Restructuring of the banking sector also helped Iceland to improve its money supply and reduce foreign debts of the country. Capital flows were also stabilized using taxes, disclosure and regulatory measures. The banking sector has been the major focus in monetary policy making of Iceland. After the collapse of three of the major banks of Iceland in 2008, specific measures have been taken to maintain the liquidity of financial institutions in the country. Following the financial crisis of 1997, the central bank of Iceland in initiated minimum liquidity requirements on credit institutions (Stiglitz, 2001). This improved the net foreign assets position of the financial sector. Furthermore, net exposure to foreign exchange was limited to 30% of the total capital base of the banks (Stiglitz, 2001). This monetary policy requires the relevant authorities to consider the exchange rate in order to make such limitations on foreign exchange reserves of banks.
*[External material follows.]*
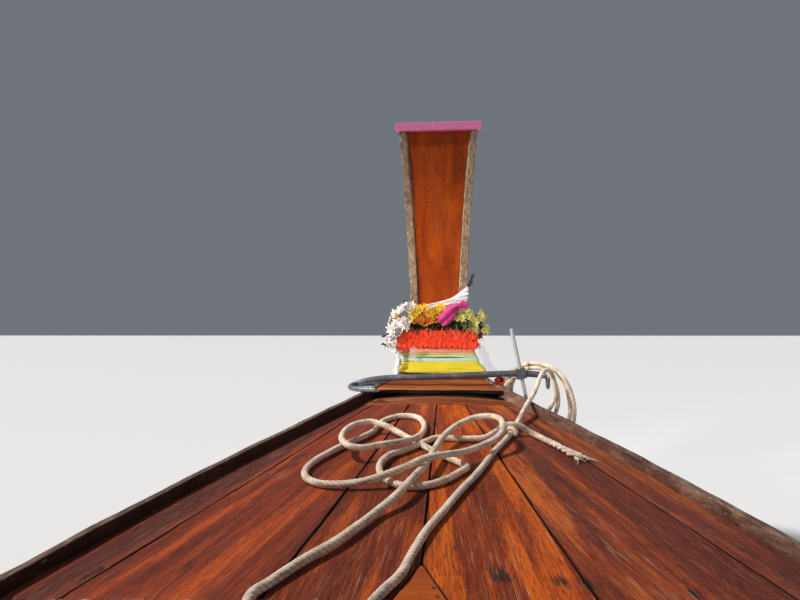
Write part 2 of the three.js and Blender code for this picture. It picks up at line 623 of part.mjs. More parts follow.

In conclusion, it is apparently clear that exchange rate is relevant in monetary policy making. This is because the strength of foreign currencies determines the price levels, inflation and interest rates of a country. Theory suggests that an increase in monetary growth as a result of monetary policy making results in depreciation of nominal exchange rate. As a result, some foreign debt and financial problems can be solved. Iceland is one of the small open economies whose monetary policy making has influenced exchange rates. Inflation targeting and financial institutions’ restructuring has enabled the country to stabilize its exchange rate. Therefore, exchange rate has some relevance in monetary policy making in small open economies like Iceland.